Thursday, February 16, 2012

Going to get worse before it gets better

The Lens reports on yesterday's city council criminal justice hearing on cuts to mental health services at the LSU Interim public hospital.
Dr. Roxanne Townsend, chief executive officer of LSU Interim Hospital, told the committee that the hospital has already seen its budget shrink by some $150 million since 2009, down from $955 million to $804 million.

“This is the first time we have had to touch behavioral-health services,” she said. “We do anticipate that there will be an overflow into the emergency room.”

Unfortunately, the emergency room is slated to lose four beds as well.

“These [proposed] cuts are happening to a system that has been on a road to improvement, but it is fragile,” said New Orleans Health Commissioner Dr. Karen DeSalvo.

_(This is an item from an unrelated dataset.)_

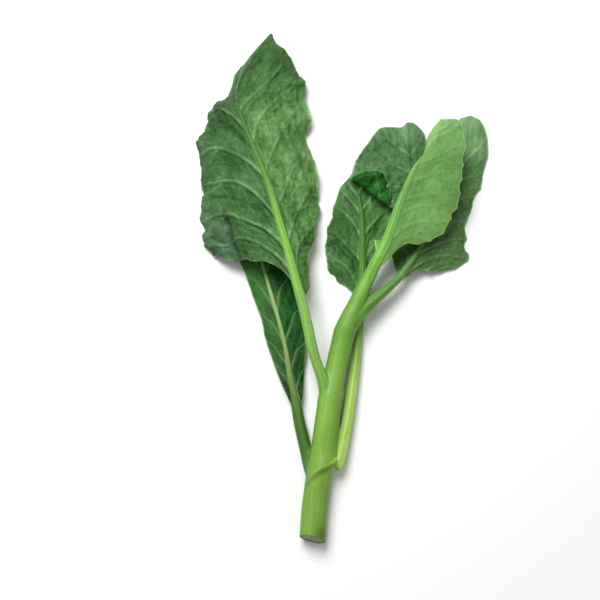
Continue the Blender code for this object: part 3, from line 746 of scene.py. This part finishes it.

She cited the “extremely short timeline and somewhat arbitrary nature of the cuts,” and noted that the city does not “have room to absorb these cuts,” given the various and ongoing post-traumatic disorders and social ills that continue to befall New Orleans.


The cuts to LSU dovetail with Governor Jindal's highly questionable medicaid privatization program. Funds that once went to provide these services will now be funneled through private managed care networks.

Jindal critics at the Advocates for Louisiana Public Healthcare maintain that the governor essentially raided $50 million in Medicaid money generated at LSU Interim and gave it to his Department of Health and Hospitals to shore up that department’s $489 million shortfall.

Those critics argue that Jindal has consistently tipped the scales in favor of reimbursing private Medicaid providers over public and charity hospitals such as LSU Interim.


Worse still, at about the same time this hearing was taking place, we learned that Louisiana's share of Medicaid funds is about to be slashed even further as a result of the congressional deal to extend the payroll tax.

The agreement also rolls back a special Medicaid funds deal for Louisiana, which critics decry as a backroom deal to win the vote of centrist Sen. Mary Landrieu (D-LA), and supporters say was necessary to help a state that’s still reeling from Hurricane Katrina. It additionally cuts Medicaid pay bumps for hospitals with a high proportion of uninsured patients.
And so if the overall Medicaid pie is shrinking again, don't be surprised if Jindal seeks to make up the difference for his pet private networks plan by coming back to raid the public hospitals a second time before the budget is passed.